## Begin Data provided

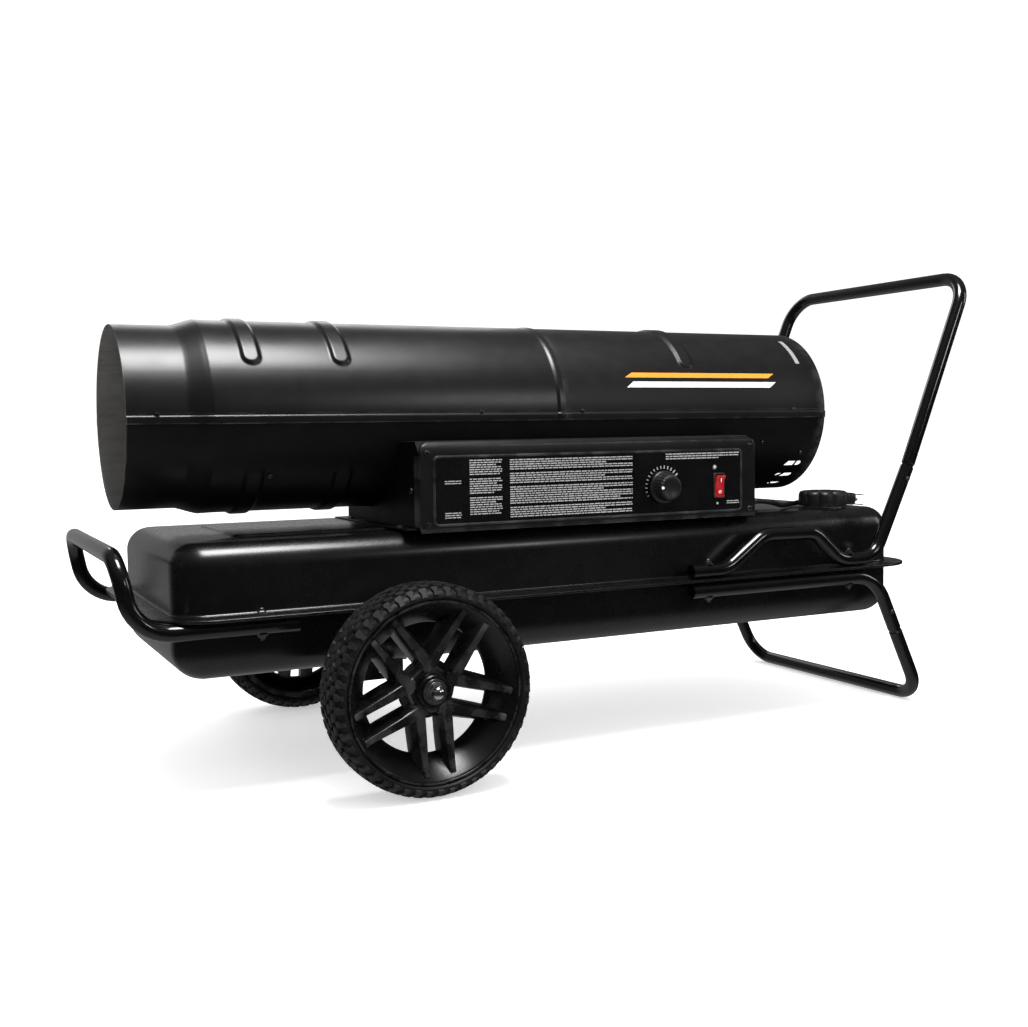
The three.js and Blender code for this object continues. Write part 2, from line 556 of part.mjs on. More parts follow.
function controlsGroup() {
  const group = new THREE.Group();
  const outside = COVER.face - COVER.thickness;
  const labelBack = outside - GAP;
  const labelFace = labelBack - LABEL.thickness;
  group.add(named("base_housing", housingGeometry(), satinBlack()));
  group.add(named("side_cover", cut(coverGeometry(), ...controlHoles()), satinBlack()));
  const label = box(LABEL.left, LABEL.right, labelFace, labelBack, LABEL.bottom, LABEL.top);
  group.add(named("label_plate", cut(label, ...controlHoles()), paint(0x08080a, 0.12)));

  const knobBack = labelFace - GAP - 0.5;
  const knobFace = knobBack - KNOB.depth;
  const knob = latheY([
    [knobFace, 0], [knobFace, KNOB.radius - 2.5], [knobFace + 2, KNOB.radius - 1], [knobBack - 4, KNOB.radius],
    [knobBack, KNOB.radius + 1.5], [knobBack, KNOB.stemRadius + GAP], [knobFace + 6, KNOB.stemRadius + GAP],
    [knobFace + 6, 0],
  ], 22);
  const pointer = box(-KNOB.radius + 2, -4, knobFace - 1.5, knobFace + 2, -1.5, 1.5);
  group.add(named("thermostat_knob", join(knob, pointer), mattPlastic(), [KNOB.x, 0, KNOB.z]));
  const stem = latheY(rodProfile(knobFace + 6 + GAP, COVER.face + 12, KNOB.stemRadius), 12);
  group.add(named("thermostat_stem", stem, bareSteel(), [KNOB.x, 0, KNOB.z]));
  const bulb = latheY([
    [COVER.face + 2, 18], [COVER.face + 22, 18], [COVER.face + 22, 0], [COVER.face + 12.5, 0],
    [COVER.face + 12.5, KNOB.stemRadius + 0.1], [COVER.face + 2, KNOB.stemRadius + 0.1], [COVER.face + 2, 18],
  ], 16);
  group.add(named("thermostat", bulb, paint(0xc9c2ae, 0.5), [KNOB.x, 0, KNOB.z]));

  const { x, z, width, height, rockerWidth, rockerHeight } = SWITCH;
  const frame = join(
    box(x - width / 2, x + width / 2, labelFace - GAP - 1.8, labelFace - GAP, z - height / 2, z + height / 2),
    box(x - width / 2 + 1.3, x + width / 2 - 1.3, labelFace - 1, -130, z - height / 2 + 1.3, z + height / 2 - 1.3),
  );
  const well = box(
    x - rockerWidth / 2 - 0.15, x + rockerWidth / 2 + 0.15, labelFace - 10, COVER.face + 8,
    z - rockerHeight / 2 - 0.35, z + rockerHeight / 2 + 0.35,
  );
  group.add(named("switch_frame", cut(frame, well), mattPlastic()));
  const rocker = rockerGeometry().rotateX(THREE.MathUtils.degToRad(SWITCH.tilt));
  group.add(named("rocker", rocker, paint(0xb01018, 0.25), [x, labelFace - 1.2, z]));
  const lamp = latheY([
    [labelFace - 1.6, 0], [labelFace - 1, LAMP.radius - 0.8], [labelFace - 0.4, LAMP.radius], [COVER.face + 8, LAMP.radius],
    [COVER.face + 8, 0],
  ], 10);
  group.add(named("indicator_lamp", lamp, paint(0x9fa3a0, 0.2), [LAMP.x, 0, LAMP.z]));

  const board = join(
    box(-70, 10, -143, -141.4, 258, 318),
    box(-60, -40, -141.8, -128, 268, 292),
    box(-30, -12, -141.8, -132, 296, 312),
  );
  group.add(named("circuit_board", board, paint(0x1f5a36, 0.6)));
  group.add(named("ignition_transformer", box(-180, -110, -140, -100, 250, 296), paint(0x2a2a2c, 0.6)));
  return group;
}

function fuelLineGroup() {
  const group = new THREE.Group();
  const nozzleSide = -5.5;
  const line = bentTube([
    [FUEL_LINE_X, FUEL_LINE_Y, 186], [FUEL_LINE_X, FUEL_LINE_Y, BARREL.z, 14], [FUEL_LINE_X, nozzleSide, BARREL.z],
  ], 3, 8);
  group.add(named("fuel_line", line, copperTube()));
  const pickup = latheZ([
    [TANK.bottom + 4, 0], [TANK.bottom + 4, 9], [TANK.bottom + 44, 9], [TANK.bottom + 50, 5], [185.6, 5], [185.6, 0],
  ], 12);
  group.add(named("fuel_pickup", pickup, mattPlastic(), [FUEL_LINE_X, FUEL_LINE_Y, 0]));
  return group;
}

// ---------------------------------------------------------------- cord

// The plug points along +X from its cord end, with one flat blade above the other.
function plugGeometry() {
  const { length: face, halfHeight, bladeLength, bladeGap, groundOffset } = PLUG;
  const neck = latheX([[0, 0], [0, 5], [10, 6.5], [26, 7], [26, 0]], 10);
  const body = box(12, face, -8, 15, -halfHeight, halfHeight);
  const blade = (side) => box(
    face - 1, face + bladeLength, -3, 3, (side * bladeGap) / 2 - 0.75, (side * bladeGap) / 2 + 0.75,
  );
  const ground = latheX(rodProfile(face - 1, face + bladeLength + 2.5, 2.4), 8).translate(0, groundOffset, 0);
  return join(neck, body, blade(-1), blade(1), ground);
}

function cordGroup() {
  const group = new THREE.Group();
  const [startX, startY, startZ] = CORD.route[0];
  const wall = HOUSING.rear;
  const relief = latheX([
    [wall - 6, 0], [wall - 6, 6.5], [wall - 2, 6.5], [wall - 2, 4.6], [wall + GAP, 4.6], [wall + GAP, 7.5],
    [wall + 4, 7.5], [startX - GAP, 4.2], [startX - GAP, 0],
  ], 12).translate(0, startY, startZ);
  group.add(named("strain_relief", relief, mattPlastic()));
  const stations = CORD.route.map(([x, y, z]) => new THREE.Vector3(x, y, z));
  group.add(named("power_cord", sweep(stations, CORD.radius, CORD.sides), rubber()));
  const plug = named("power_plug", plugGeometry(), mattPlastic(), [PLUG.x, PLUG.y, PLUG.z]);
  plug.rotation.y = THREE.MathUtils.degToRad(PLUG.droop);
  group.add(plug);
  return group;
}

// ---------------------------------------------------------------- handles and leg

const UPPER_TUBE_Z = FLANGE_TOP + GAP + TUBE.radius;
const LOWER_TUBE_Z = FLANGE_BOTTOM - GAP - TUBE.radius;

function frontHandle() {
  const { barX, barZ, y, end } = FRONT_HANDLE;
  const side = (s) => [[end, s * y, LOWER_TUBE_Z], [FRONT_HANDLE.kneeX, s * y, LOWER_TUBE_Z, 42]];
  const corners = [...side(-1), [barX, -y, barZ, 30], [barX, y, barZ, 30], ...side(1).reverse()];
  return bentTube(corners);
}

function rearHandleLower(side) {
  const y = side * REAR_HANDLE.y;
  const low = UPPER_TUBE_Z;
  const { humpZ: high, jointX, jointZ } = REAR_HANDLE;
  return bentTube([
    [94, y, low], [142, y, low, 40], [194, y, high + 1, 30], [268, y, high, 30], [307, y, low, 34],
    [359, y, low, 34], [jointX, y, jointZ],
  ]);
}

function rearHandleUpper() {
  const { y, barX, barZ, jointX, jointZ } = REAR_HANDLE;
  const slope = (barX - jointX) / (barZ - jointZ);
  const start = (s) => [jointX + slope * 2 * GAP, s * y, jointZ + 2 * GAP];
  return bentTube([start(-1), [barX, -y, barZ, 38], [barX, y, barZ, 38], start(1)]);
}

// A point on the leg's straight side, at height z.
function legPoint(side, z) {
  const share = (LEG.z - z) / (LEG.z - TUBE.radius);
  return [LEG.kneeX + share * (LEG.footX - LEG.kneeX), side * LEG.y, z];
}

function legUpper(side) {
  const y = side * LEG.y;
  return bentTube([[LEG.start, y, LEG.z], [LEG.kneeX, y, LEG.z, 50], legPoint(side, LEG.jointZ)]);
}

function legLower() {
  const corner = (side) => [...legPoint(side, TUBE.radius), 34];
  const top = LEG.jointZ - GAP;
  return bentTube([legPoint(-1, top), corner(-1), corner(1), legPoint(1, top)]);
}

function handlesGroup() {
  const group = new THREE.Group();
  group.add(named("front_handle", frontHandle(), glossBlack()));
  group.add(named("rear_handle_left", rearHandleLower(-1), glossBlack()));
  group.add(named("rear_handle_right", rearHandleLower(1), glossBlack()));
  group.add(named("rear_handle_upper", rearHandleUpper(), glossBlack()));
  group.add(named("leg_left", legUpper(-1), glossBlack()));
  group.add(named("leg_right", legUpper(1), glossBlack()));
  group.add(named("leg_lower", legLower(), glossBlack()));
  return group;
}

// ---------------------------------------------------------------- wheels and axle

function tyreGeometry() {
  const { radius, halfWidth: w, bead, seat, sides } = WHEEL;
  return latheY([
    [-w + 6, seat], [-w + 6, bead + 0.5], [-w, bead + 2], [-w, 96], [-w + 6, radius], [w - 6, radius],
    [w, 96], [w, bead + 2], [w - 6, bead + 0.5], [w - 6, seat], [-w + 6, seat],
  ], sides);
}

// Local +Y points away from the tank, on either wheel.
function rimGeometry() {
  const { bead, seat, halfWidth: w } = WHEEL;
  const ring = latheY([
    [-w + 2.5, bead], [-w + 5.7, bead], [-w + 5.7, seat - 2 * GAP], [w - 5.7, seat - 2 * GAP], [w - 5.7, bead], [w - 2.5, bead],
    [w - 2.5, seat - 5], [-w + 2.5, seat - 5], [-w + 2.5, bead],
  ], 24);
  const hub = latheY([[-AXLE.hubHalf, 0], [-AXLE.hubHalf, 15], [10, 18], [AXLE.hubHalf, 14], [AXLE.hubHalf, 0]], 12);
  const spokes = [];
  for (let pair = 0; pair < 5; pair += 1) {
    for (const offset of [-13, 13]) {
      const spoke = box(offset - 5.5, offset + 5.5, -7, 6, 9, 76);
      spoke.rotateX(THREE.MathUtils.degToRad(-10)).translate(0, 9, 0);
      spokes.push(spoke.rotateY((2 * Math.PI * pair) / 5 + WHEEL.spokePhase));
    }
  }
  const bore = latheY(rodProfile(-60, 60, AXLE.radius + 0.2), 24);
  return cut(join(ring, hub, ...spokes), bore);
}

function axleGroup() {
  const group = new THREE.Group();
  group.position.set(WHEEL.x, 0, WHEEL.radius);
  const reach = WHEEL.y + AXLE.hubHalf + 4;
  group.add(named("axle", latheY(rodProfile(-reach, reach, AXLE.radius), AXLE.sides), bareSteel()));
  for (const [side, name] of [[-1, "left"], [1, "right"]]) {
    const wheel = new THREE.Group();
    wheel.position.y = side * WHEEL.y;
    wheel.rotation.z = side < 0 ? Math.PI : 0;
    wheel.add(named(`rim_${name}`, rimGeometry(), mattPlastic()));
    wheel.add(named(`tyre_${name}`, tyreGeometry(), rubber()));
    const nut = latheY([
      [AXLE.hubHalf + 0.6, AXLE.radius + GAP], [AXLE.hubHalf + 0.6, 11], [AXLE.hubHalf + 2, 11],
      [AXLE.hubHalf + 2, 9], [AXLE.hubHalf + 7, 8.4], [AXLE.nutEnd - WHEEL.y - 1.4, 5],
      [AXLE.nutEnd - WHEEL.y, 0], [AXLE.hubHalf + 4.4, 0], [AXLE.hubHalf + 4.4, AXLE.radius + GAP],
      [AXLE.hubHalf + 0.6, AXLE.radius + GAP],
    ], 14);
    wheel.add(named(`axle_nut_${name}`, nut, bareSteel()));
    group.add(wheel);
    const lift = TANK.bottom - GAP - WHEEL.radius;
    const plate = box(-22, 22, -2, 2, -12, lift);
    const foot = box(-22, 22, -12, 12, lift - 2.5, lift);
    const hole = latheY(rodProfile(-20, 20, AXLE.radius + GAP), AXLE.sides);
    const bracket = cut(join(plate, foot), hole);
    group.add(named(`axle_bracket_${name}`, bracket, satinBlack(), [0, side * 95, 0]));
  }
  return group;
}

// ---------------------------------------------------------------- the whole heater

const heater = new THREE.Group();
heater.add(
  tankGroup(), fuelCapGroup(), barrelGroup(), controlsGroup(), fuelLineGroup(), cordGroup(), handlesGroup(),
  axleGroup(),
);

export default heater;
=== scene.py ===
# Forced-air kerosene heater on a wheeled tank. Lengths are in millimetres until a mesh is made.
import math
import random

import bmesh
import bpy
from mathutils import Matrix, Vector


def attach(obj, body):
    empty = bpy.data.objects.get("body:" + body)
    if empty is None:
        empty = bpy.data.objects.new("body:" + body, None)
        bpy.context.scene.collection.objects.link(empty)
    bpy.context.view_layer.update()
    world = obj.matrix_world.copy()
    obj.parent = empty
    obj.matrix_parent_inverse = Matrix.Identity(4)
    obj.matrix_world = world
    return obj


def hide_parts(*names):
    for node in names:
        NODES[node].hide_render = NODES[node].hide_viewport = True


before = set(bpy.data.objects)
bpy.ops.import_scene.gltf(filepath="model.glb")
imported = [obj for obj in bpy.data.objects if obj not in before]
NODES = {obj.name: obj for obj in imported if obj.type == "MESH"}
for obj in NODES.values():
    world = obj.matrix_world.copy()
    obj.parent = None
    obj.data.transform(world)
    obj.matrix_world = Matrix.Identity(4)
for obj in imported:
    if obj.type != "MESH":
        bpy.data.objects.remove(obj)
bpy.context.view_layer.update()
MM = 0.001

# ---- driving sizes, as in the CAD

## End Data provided

Word for word, quote the lines of the material from the first line through the line with "cut(label, ...controlHoles()), paint(0x08080a, 0.12)));", both ends included.

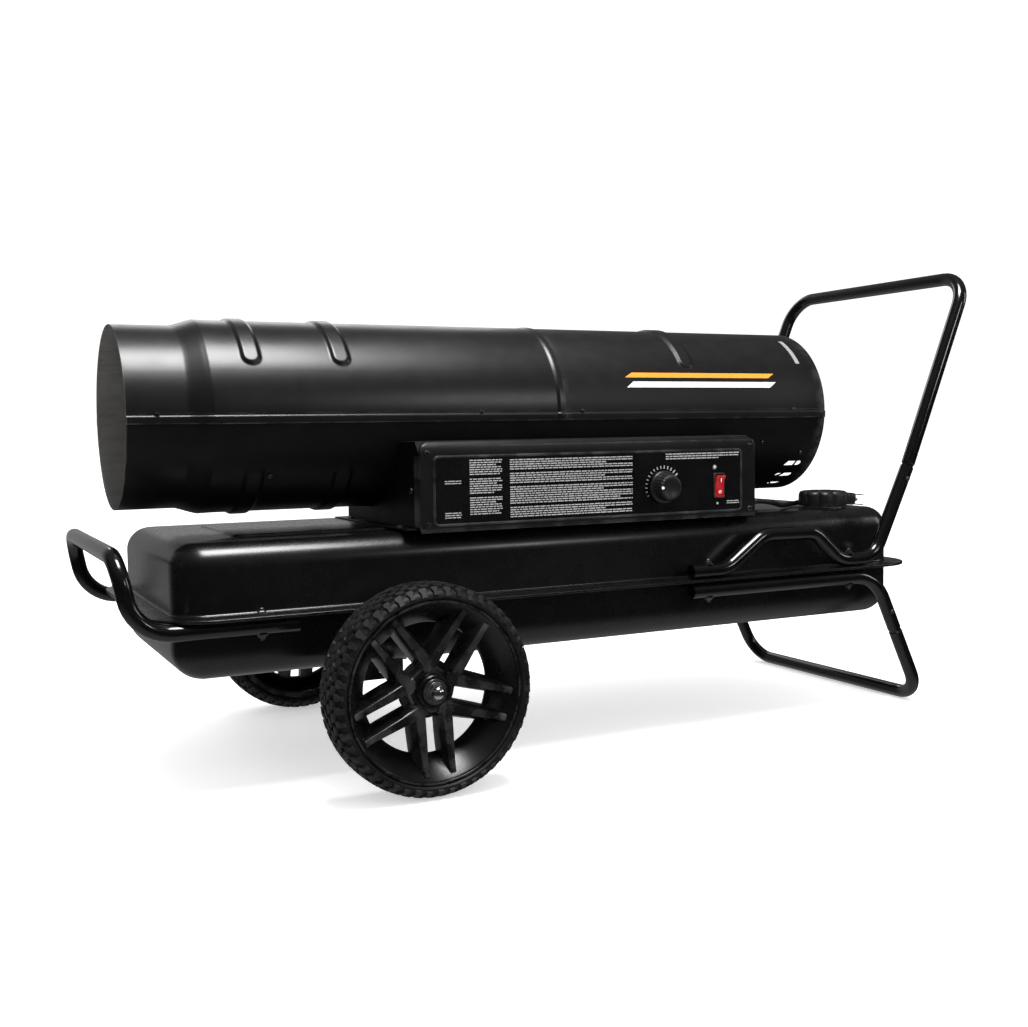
The three.js and Blender code for this object continues. Write part 2, from line 556 of part.mjs on. More parts follow.
function controlsGroup() {
  const group = new THREE.Group();
  const outside = COVER.face - COVER.thickness;
  const labelBack = outside - GAP;
  const labelFace = labelBack - LABEL.thickness;
  group.add(named("base_housing", housingGeometry(), satinBlack()));
  group.add(named("side_cover", cut(coverGeometry(), ...controlHoles()), satinBlack()));
  const label = box(LABEL.left, LABEL.right, labelFace, labelBack, LABEL.bottom, LABEL.top);
  group.add(named("label_plate", cut(label, ...controlHoles()), paint(0x08080a, 0.12)));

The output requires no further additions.